The Value Added Tax (Amendment) (No. ) Bill, 2019 was recently passed in the House of Assembly and Senate in June and July 2019 respectively and declares in Section 2.60D:
“Where an amount payable to the Revenue Commissioner as tax or as a penalty or interest in respect of arrears of tax for the years 1996 to 2000 is outstanding, the amount is written off.”
There are a few things that require clarification for us to understand the full ramifications of this inclusion.
A write off in accounting terms is defined as a reduction in the recorded amount of an asset, the asset in this case being the VAT owed to Government. This is usually done when it becomes doubtful whether the amount owed is still collectable and there are several factors that can trigger this, including the length of time the amount has been outstanding, as well as specific factors, such as the financial demise of the entity that owes these funds.
Given the period outlined in the bill, amounts owed since 1996 represent receivables that have been outstanding for approximately 20 years. Therefore, it is prudent to create a provision for these amounts, as it is unlikely they will be repaid.
However, some investigation is required to ensure that there is follow up on these outstanding amounts by reviewing the register of defaulters, as some of these companies may still be financially viable and can repay their outstanding VAT. There are many reasons why this effort is critical:
- The first, and perhaps obvious reason, is that the Government is currently still in financial difficulty. Although our foreign reserves have been stabilised, these funds have to be used to grow the economy so that we can repay our debts. We can ill afford to mismanage any funds by forgiving debts for companies that can well afford to pay.
- Forgiving debt for companies that could afford to pay sends the wrong message that it is acceptable to default on your obligations to Government. The message sent is that if you wait long enough your debt will be forgiven, and you will escape your financial obligation. Not only does this reward the defaulter, it unfairly punishes those companies that have been faithfully submitting their VAT and robs the tax payer that has paid this VAT to the company, expecting that it would be remitted to the Government to help build this country.
- When a company defaults on its tax obligations, the Government’s need for that cash does not disappear. Government is then forced to find alternative means of earning these funds, sometimes by raising taxes on the country. This is a double blow for those who have been dutiful, as they are now expected to pay their share, as well as to foot the expense for those who have been delinquent.
- VAT is a sales tax. This means that a company should have calculated the cost of doing business and accounted for this to ensure that they earn the profit required to keep the business going. Therefore, a profitable company that holds on to VAT has unfairly gained additional profits at the expense of the taxpayer and country.
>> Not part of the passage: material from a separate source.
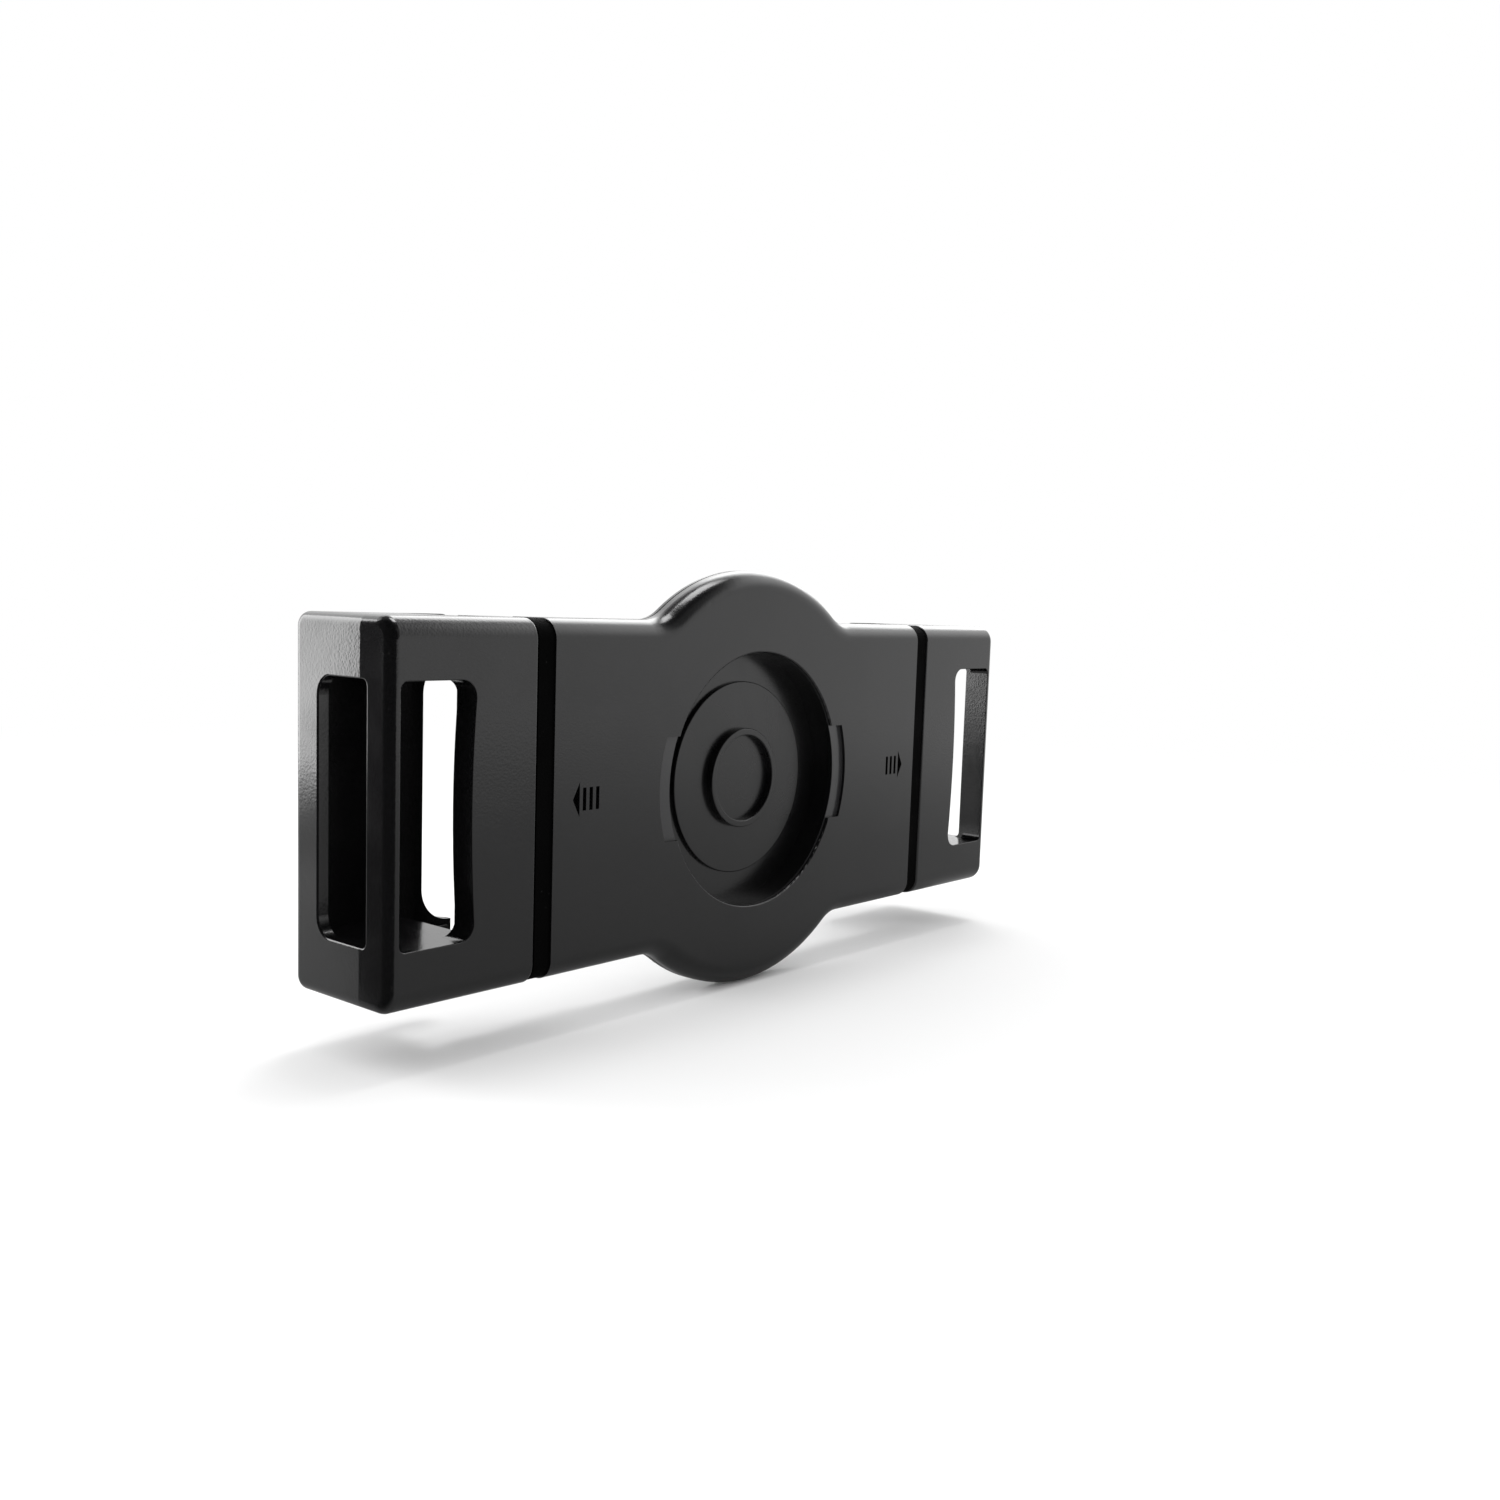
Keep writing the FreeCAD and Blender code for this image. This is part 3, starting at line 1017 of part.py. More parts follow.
def make_liners(side):
    """L-shaped rubber liners on the jaw's two end webs, under the fingers."""
    liners = []
    for name, sign in (("top", ""), ("bottom", "-")):
        body = doc.addObject("Part::Extrusion", "%s_liner_%s" % (side, name))
        outline = doc.addObject("Sketcher::SketchObject", "%s_liner_%s_outline" % (side, name))
        low = "(%s + Dims.liner_margin)" % LIP_CUT_HALF
        high = "(Dims.body_half_height - Dims.liner_margin)"
        face = "(%s - Dims.liner_stop)" % JAW_STOP
        add_polygon(outline, [
            ("(%s + Dims.liner_lip_edge)" % LIP_REACH, LIP_INSIDE),
            ("(%s + Dims.liner_lip_edge)" % LIP_REACH, "(%s - Dims.liner_lip)" % LIP_INSIDE),
            (face, "(%s - Dims.liner_lip)" % LIP_INSIDE),
            (face, "(%s + Dims.pad_thick)" % BODY_FACE),
            (JAW_STOP, "(%s + Dims.pad_thick)" % BODY_FACE),
            (JAW_STOP, LIP_INSIDE)])
        start = low if not sign else "-" + high
        outline.setExpression(".Placement.Base.z", start)
        body.Base = outline
        body.DirMode = "Custom"
        body.Dir = Vec(0, 0, 1)
        body.Solid = True
        body.setExpression("LengthFwd", "%s - %s" % (high, low))
        liners.append(body)
    node = group(side + "_jaw_liners", liners)
    place(node, side)
    return node


def make_flange_screws():
    return group("flange_screws", [make_screw("flange_screw_%d" % i, x, z, d("flange_screw_tip"),
                                              FLANGE_FACE)
                                   for i, (x, z) in enumerate(FLANGE_SCREWS, start=1)])


def make_middle_screws():
    return group("middle_screws", [make_screw("middle_screw_%d" % i, x, z)
                                   for i, (x, z) in enumerate(MID_SCREWS, start=1)])


nodes = [make_rear_shell(), make_front_plate(), make_socket_disc(), make_pinion(),
         make_pinion_pin(), make_flange_screws(), make_middle_screws(), make_spring_anchors(),
         make_front_pads()]
for which in ("right", "left"):
    nodes += [make_collar(which), make_jaw(which), make_slider(which), make_jaw_screws(which),
              make_spring(which), make_rivet(which), make_liners(which)]

doc.recompute()
for item in doc.Objects:
    if "Invalid" in item.State or "Error" in item.State:
        raise ValueError("%s is not valid: %s" % (item.Label, item.State))
for node in nodes:
    if node.Shape.isNull() or not node.Shape.isValid() or not node.Shape.Solids:
        raise ValueError("%s has no valid solid" % node.Label)

os.makedirs("parts", exist_ok=True)
for node in nodes:
    node.Shape.exportStep(os.path.join("parts", node.Label + ".step"))
    box = node.Shape.BoundBox
    print("%-20s solids %d volume %9.1f  X %.2f %.2f  Y %.2f %.2f  Z %.2f %.2f" % (
        node.Label, len(node.Shape.Solids), node.Shape.Volume, box.XMin, box.XMax,
        box.YMin, box.YMax, box.ZMin, box.ZMax))
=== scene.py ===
import math

import bmesh
import bpy
import numpy as np
from mathutils import Matrix, Vector


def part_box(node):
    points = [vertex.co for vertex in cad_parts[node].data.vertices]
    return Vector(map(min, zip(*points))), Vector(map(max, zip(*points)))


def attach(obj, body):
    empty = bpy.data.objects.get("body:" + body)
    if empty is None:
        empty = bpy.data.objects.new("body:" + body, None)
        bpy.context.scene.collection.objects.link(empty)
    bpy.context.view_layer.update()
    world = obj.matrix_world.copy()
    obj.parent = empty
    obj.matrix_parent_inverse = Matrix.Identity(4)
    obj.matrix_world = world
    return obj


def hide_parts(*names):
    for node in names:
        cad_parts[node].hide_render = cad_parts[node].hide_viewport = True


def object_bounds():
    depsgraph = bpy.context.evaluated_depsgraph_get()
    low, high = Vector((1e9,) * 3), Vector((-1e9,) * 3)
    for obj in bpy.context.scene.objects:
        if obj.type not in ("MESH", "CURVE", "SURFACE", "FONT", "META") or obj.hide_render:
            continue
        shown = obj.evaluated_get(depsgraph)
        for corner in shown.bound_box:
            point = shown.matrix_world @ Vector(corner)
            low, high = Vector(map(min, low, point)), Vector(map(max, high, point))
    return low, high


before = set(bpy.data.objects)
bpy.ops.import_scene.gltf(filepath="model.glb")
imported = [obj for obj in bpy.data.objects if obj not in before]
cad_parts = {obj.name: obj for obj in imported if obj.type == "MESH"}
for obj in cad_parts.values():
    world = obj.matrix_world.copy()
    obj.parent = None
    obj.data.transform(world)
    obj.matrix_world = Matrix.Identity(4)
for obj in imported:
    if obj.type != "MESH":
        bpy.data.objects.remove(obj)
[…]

To minimise the impact of these identified write offs, Government should be urged to follow through on its promise to hire debt collectors to go after those defaulters that have the financial means to pay their outstanding debts. Those that remain in business but are experiencing financial difficulties should come forward so that a payment plan can be arranged.
Permanent write-offs should only be granted to those companies that are no longer financially viable or no longer exists.